Manufacturing, Policy, and the Geopolitical Chessboard
Volvo’s $1.3 billion expansion of its Charleston, South Carolina plant is a strategic hedge against the volatility of global supply chains and shifting geopolitical winds. By localizing assembly and, crucially, battery module sourcing, Volvo positions itself to capture partial Inflation Reduction Act (IRA) credits—up to $3,750 per vehicle—a competitive lever unavailable to EU-built rivals in the lucrative $50,000–$80,000 segment.
- Strategic Implications:
– U.S. production enables IRA credit eligibility
– Vertical integration of hybrid and BEV lines hedges against powertrain-mix uncertainty
– Nvidia’s U.S.-origin silicon insulates Volvo from export-license turbulence affecting Chinese semiconductors
This manufacturing investment mirrors the counter-cyclical strategies of automakers like BMW during previous downturns—betting on capacity expansion when demand is soft, with the expectation of capturing outsized share as the market rebounds.

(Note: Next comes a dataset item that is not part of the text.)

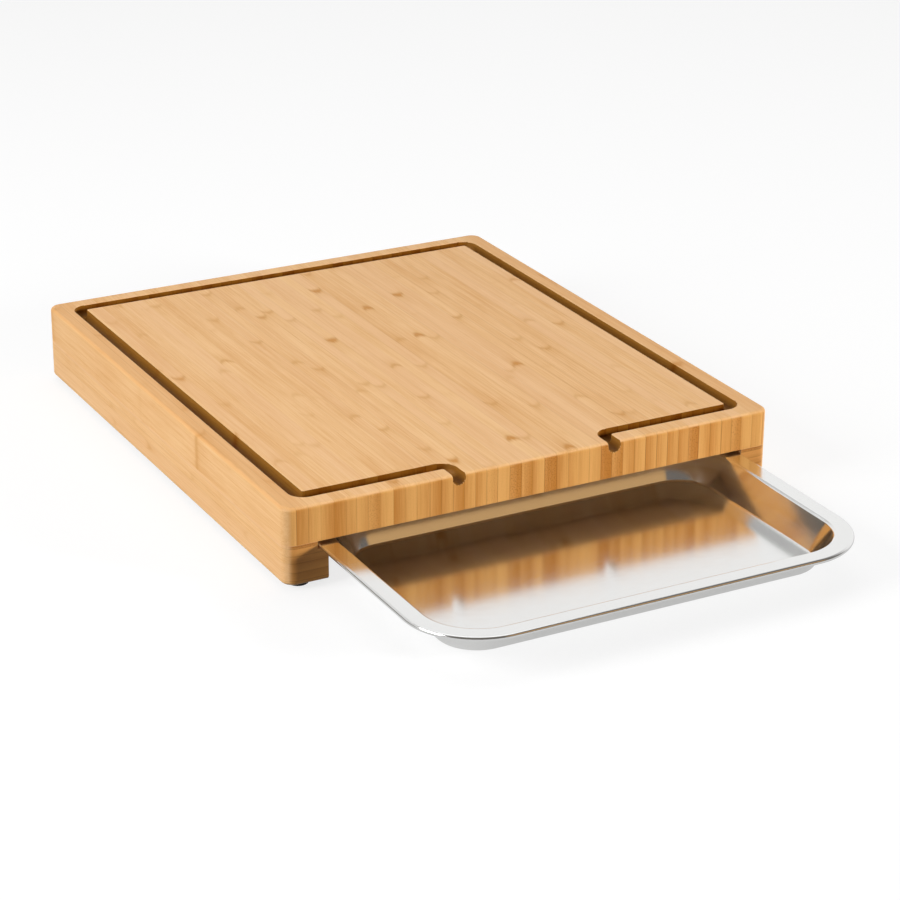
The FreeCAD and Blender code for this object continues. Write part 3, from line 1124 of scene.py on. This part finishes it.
@dataclass
class DripTray:
    """The pressed tray: a flat rim with a rolled hem, drafted walls and a flat floor."""

    node: str = "drip_tray"
    corner_radius: float = 46.5 * MM
    sheet: float = 0.8 * MM
    hem_thickness: float = 3.0 * MM
    hem_width: float = 3.6 * MM
    rim_width: float = 12 * MM
    rim_bend: float = 2.0 * MM
    depth: float = 19.2 * MM
    draft: float = math.radians(30)
    floor_bend: float = 2.8 * MM
    floor_start: float = 2 * MM
    corner_steps: int = 28
    hem_steps: int = 10
    rim_bend_steps: int = 8
    floor_bend_steps: int = 10
    crease_angle: float = math.radians(50)
    steel: BrushedSteel = BrushedSteel()

    def build(self) -> bpy.types.Object:
        """Makes the tray.

        Returns:
            Its object.
        """
        low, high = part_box(self.node)
        mesh = bmesh.new()
        middle = Vector(((low.x + high.x) / 2, low.y, high.z))
        self.draw_section(mesh, middle)
        across = high.x - low.x - 2 * self.corner_radius
        deep = high.y - low.y - 2 * self.corner_radius
        path = Sweep(mesh, [*mesh.verts, *mesh.edges], middle, X, Z)
        path.run(across / 2)
        for length in (deep, across, deep):
            path.bend(self.corner_radius, QUARTER, self.corner_steps).run(length)
        path.bend(self.corner_radius, QUARTER, self.corner_steps).run(across / 2)
        bmesh.ops.remove_doubles(mesh, verts=mesh.verts, dist=SAME_PLACE)
        floor_level = high.z - self.depth - self.sheet / 2
        floor_rim = [edge for edge in edges_at(mesh, Z, floor_level) if edge.is_boundary]
        bmesh.ops.holes_fill(mesh, edges=floor_rim, sides=0)
        bmesh.ops.recalc_face_normals(mesh, faces=mesh.faces)
        steel = self.steel.material()
        tray = finished(mesh, "tray_sheet", steel)
        wall = tray.modifiers.new("SheetThickness", "SOLIDIFY")
        wall.thickness = self.sheet
        wall.offset = 0
        wall.use_even_offset = True
        tray = finished(settled(tray), "tray", steel)
        smooth(tray, self.crease_angle)
        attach(tray, "tray")
        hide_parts(self.node)
        return tray

    def draw_section(self, mesh: bmesh.types.BMesh, outer: Vector) -> None:
        """Draws the middle of the sheet's thickness, from the hem to the floor.

        Args:
            mesh: the mesh that gets the line.
            outer: the rim's outer edge, at its top.
        """
        half = self.sheet / 2
        hem_radius = (self.hem_thickness - self.sheet) / 2
        slope = QUARTER - self.draft
        shift = half * (1 - math.sin(self.draft)) / math.cos(self.draft)
        rim_tangent = self.rim_bend * math.tan(slope / 2)
        floor_tangent = self.floor_bend * math.tan(slope / 2)
        rim_corner = self.rim_width - shift
        rim_flat = rim_corner - rim_tangent - half - hem_radius
        wall = self.depth / math.cos(self.draft) - rim_tangent - floor_tangent
        hem_end = outer + Y * self.hem_width - Z * (self.hem_thickness - half)
        first = bmesh.ops.create_vert(mesh, co=hem_end)["vert"]
        line = Sweep(mesh, first, hem_end, -Y, X)
        line.run(self.hem_width - half - hem_radius).bend(hem_radius, -math.pi, self.hem_steps)
        line.run(rim_flat).bend(self.rim_bend, -slope, self.rim_bend_steps)
        line.run(wall).bend(self.floor_bend, slope, self.floor_bend_steps).run(self.floor_start)


# -------------------------------------------------------------------------- the feet and screws


@dataclass
class Feet:
    """The four rubber feet, counterbored for their screws."""

    node: str = "feet"
    radius: float = 6.5 * MM
    hole_radius: float = 1.7 * MM
    counterbore_radius: float = 3.2 * MM
    seat: float = 2.1 * MM
    edge_radius: float = 0.7 * MM
    eased_edge: float = 0.2 * MM
    sides: int = 48
    rubber: Rubber = Rubber()

    def places(self) -> list[Vector]:
        """Finds the feet.

        Returns:
            The middles of their undersides.
        """
        low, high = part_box(self.node)
        inset = self.radius
        return [
            Vector((across, along, low.z))
            for across in (low.x + inset, high.x - inset)
            for along in (low.y + inset, high.y - inset)
        ]

    def build(self) -> bpy.types.Object:
        """Makes the feet.

        Returns:
            Their object.
        """
        low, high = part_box(self.node)
        mesh = bmesh.new()
        for place in self.places():
            self.turn_foot(mesh, place, high.z - low.z)
        bmesh.ops.recalc_face_normals(mesh, faces=mesh.faces)
        feet = finished(mesh, "rubber_feet", self.rubber.material())
        smooth(feet)
        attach(feet, "board")
        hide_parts(self.node)
        return feet

    def turn_foot(self, mesh: bmesh.types.BMesh, centre: Vector, height: float) -> None:
        """Turns one foot on its axis.

        Args:
            mesh: the mesh that gets it.
            centre: the middle of its underside.
            height: its height.
        """
        edge, lip = self.edge_radius, self.eased_edge
        start = centre + X * self.counterbore_radius + Z * self.seat
        first = bmesh.ops.create_vert(mesh, co=start)["vert"]
        old = set(mesh.verts) - set(first)
        line = Sweep(mesh, first, start, -Z, Y)
        line.run(self.seat - lip).bend(lip, -QUARTER, EASED_STEPS)
        line.run(self.radius - self.counterbore_radius - lip - edge).bend(edge, -QUARTER, EDGE_STEPS)
        line.run(height - edge - lip).bend(lip, -QUARTER, EASED_STEPS)
        line.run(self.radius - self.hole_radius - lip).turn(-QUARTER).run(height - self.seat)
        line.turn(-QUARTER).run(self.counterbore_radius - self.hole_radius)
        section = [vert for vert in mesh.verts if vert not in old]
        edges = {edge for vert in section for edge in vert.link_edges}
        bmesh.ops.spin(
            mesh, geom=[*section, *edges], cent=centre, axis=Z, angle=math.tau, steps=self.sides,
            use_merge=True,
        )
        bmesh.ops.remove_doubles(mesh, verts=mesh.verts, dist=SAME_PLACE)


@dataclass
class FootScrews:
    """The four pan-head screws that hold the feet."""

    node: str = "foot_screws"
    head_radius: float = 3.0 * MM
    shank_radius: float = 1.5 * MM
    head_recess: float = 0.5 * MM
    head_height: float = 1.6 * MM
    head_edge_radius: float = 1.0 * MM
    length: float = 14 * MM
    recess_length: float = 3.4 * MM
    recess_width: float = 0.8 * MM
    recess_depth: float = 0.9 * MM
    sides: int = 32
    steel: ScrewSteel = ScrewSteel()

    def build(self) -> bpy.types.Object:
        """Makes the screws.

        Returns:
            Their object.
        """
        mesh = bmesh.new()
        for place in Feet().places():
            self.add_screw(mesh, place + Z * self.head_recess)
        screws = finished(mesh, "screws", self.steel.material())
        smooth(screws)
        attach(screws, "board")
        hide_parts(self.node)
        return screws

    def add_screw(self, mesh: bmesh.types.BMesh, bottom: Vector) -> None:
        """Adds one screw.

        Args:
            mesh: the mesh that gets it.
            bottom: the middle of its head's underside.
        """
        blank = bmesh.new()
        first = bmesh.ops.create_vert(blank, co=bottom)["vert"]
        line = Sweep(blank, first, bottom, X, Y)
        edge = self.head_edge_radius
        line.run(self.head_radius - edge).bend(edge, -QUARTER, EDGE_STEPS).run(self.head_height - edge)
        line.turn(-QUARTER).run(self.head_radius - self.shank_radius).turn(QUARTER)
        line.run(self.length - self.head_height).turn(-QUARTER).run(self.shank_radius)
        bmesh.ops.remove_doubles(blank, verts=blank.verts, dist=SAME_PLACE)
        bmesh.ops.spin(
            blank, geom=[*blank.verts, *blank.edges], cent=bottom, axis=Z, angle=math.tau,
            steps=self.sides, use_merge=True,
        )
        bmesh.ops.remove_doubles(blank, verts=blank.verts, dist=SAME_PLACE)
        bmesh.ops.recalc_face_normals(blank, faces=blank.faces)
        for turned in (False, True):
            slot = bmesh.new()
            half = Vector((self.recess_length / 2, self.recess_width / 2, self.recess_depth))
            if turned:
                half.x, half.y = half.y, half.x
            block(slot, bottom - half, bottom + half)
            blank = cut(blank, slot)
        for face in blank.faces:
            face.material_index = 0
        screw = bpy.data.meshes.new("screw")
        blank.to_mesh(screw)
        blank.free()
        mesh.from_mesh(screw)
        bpy.data.meshes.remove(screw)


# ------------------------------------------------------------------------------------ the studio


@dataclass(frozen=True)
class SoftBox:
    """A square soft box that shines at the board."""

    name: str
    at: Place
    size: float
    watts: float
    mirrored: bool = True

    def hang(self) -> None:
        """Hangs it, turned towards the board."""
        data = bpy.data.lights.new(self.name, "AREA")
        data.shape = "SQUARE"
        data.size = self.size
        data.energy = self.watts
        lamp = bpy.data.objects.new(self.name, data)
        at = Vector(self.at)
        lamp.matrix_world = Matrix.Translation(at) @ at.to_track_quat("Z", "Y").to_matrix().to_4x4()
        lamp.visible_glossy = self.mirrored
        bpy.context.scene.collection.objects.link(lamp)


@dataclass(frozen=True)
class Room:
    """The world round the board.

    The camera sees it as white, and it lights the board from the back. Mirrors see a room that is
    white at the back and the right, grey overhead, dark low at the left and in front, and brown in
    one patch at the front right. Each span is a range of one part of a direction, or of the cosine
    of the angle to the patch, over which one of these fades into another.
    """

    front_level: float = 0.02
    back_level: float = 0.3
    light_edge: Span = (-0.3, 0.3)
    roof_edge: Span = (0.45, 0.8)
    roof_colour: Colour = (0.2, 0.2, 0.2, 1)
    left_edge: Span = (-0.25, -0.45)
    left_top: Span = (0.38, 0.28)
    left_colour: Colour = (0.12, 0.1, 0.08, 1)
    wall_edge: Span = (0.1, -0.4)
    wall_rise: Span = (0.08, 0.34)
    wall_low_colour: Colour = (0.05, 0.04, 0.03, 1)
    wall_high_colour: Colour = (0.17, 0.155, 0.14, 1)
    patch_direction: Place = (0.45, -0.74, 0.5)
    patch_edge: Span = (0.95, 0.99)
    patch_colour: Colour = (0.6, 0.36, 0.155, 1)

    def build(self) -> None:
        """Puts the room round the scene."""
        world = bpy.data.worlds.new("studio")
        bpy.context.scene.world = world
        world.use_nodes = True
        graph = Graph(world.node_tree)
        seen = graph.node("LightPath").outputs
        direction = graph.node("TexCoord").outputs["Generated"]
        way = graph.parts(direction)
        light = graph.between(way["Y"], *self.light_edge, self.front_level, self.back_level)
        unlit = graph.mixed(seen["Is Glossy Ray"], light, self.mirrored(graph, direction, way))
        shown = graph.mixed(seen["Is Camera Ray"], unlit, WHITE)
        sky = graph.node("Background", {"Color": shown, "Strength": 1.0})
        graph.node("OutputWorld", {"Surface": sky.outputs[0]})

    def mirrored(self, graph: Graph, direction: Socket, way: bpy.types.bpy_prop_collection) -> Socket:
        """The room that mirrors see.

        Args:
            graph: the world's nodes.
            direction: the direction looked in.
            way: its three parts.

        Returns:
            The colour's socket.
        """
        roof = graph.mixed(graph.between(way["Z"], *self.roof_edge), WHITE, self.roof_colour)
        leftwards = graph.between(way["X"], *self.left_edge)
        low = graph.between(way["Z"], *self.left_top)
        sides = graph.mixed(graph.math("MULTIPLY", leftwards, low), roof, self.left_colour)
        raised = graph.between(way["Z"], *self.wall_rise)
        wall = graph.mixed(raised, self.wall_low_colour, self.wall_high_colour)
        room = graph.mixed(graph.between(way["Y"], *self.wall_edge), sides, wall)
        aside = graph.node("VectorMath", {0: direction, 1: self.patch_direction}, operation="DOT_PRODUCT")
        patch = graph.between(aside.outputs["Value"], *self.patch_edge)
        return graph.mixed(patch, room, self.patch_colour)


@dataclass
class Studio:
    """The camera, a plain pale floor, the room round it and the lamps."""

    camera_at: Place = (-0.78251, -1.45624, 0.72313)
    azimuth: float = math.radians(-28.321)
    elevation: float = math.radians(23.217)
    roll: float = math.radians(0.384)
    lens_mm: float = 110.88
    sensor_mm: float = 36.0
    sight: float = 50.0
    floor_size: float = 12.0
    floor_colour: Colour = (0.25, 0.25, 0.25, 1)
    floor_glow: float = 0.78
    mirrored_glow: float = 0.6
    room: Room = Room()
    lamps: tuple[SoftBox, ...] = (
        SoftBox("left", (-1.75, -0.08, 0.85), 1.0, 31.0),
        SoftBox("top", (0.1, 0.5, 1.7), 1.6, 9.0),
        SoftBox("front_right", (2.08, -2.224, 0.768), 0.64, 90.0, mirrored=False),
    )

    def build(self) -> None:
        """Makes all of it."""
        self.place_camera()
        self.lay_floor()
        self.room.build()
        for lamp in self.lamps:
            lamp.hang()

    def place_camera(self) -> None:
        """Sets the camera up where it stands."""
        data = bpy.data.cameras.new("camera")
        data.lens = self.lens_mm
        data.sensor_width = self.sensor_mm
        data.sensor_fit = "HORIZONTAL"
        data.clip_end = self.sight
        camera = bpy.data.objects.new("camera", data)
        flat = math.cos(self.elevation)
        forward = -math.cos(self.azimuth) * flat
        back = Vector((math.sin(self.azimuth) * flat, forward, math.sin(self.elevation)))
        level = Vector((math.cos(self.azimuth), math.sin(self.azimuth), 0))
        upright = back.cross(level)
        right = math.cos(self.roll) * level + math.sin(self.roll) * upright
        top = back.cross(right)
        turn = Matrix((right, top, back)).transposed().to_4x4()
        camera.matrix_world = Matrix.Translation(self.camera_at) @ turn
        bpy.context.scene.collection.objects.link(camera)
        bpy.context.scene.camera = camera

    def lay_floor(self) -> None:
        """Lays a floor that the camera sees as white, apart from the shadows on it."""
        mesh = bmesh.new()
        bmesh.ops.create_grid(mesh, x_segments=1, y_segments=1, size=self.floor_size / 2)
        material, graph = new_material("floor_paper")
        seen = graph.node("LightPath").outputs
        mirrored = seen["Is Glossy Ray"]
        shown = graph.math("MULTIPLY_ADD", mirrored, self.mirrored_glow, seen["Is Camera Ray"])
        paper = graph.node("BsdfDiffuse", {"Color": self.floor_colour})
        glow = graph.node("Emission", {"Strength": graph.math("MULTIPLY", shown, self.floor_glow)})
        both = graph.node("AddShader", {0: paper.outputs[0], 1: glow.outputs[0]})
        graph.node("OutputMaterial", {"Surface": both.outputs[0]})
        floor = finished(mesh, "floor", material)


def main() -> None:
    """Builds the studio and the board, piece by piece."""
    logging.basicConfig(level=logging.INFO, format="%(message)s")
    bpy.context.scene.view_settings.view_transform = "Standard"
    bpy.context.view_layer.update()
    Studio().build()
    parts = [
        CuttingSlab(),
        SideRail("left_rail", Side.LEFT),
        SideRail("right_rail", Side.RIGHT),
        BackRail(),
        DripTray(),
        Feet(),
        FootScrews(),
    ]
    for part in parts:
        piece = part.build()
        LOG.info("%s stands for %s: %d faces", piece.name, part.node, len(piece.data.polygons))


if __name__ == "__main__":
    main()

Yet, with net debt/EBITDA at 1.8×, the margin for error is narrow; execution risk looms large if the EX90 relaunch slips or quality metrics falter.
Navigating an Electrified Future
Volvo’s EX90 overhaul is a microcosm of the broader transformation sweeping the automotive industry. The convergence of fast-charging, centralized compute, and software-driven safety is rapidly erasing the boundaries between hardware and digital experience. For decision-makers across the value chain, the message is clear: accelerate the migration to scalable, software-centric architectures or risk obsolescence.
As regulatory, technological, and economic forces converge, Volvo’s gambit is a test of whether a storied brand can not only survive but thrive amid the relentless logic of electrification and digitalization. In this crucible, execution—not aspiration—will determine who leads and who is left behind.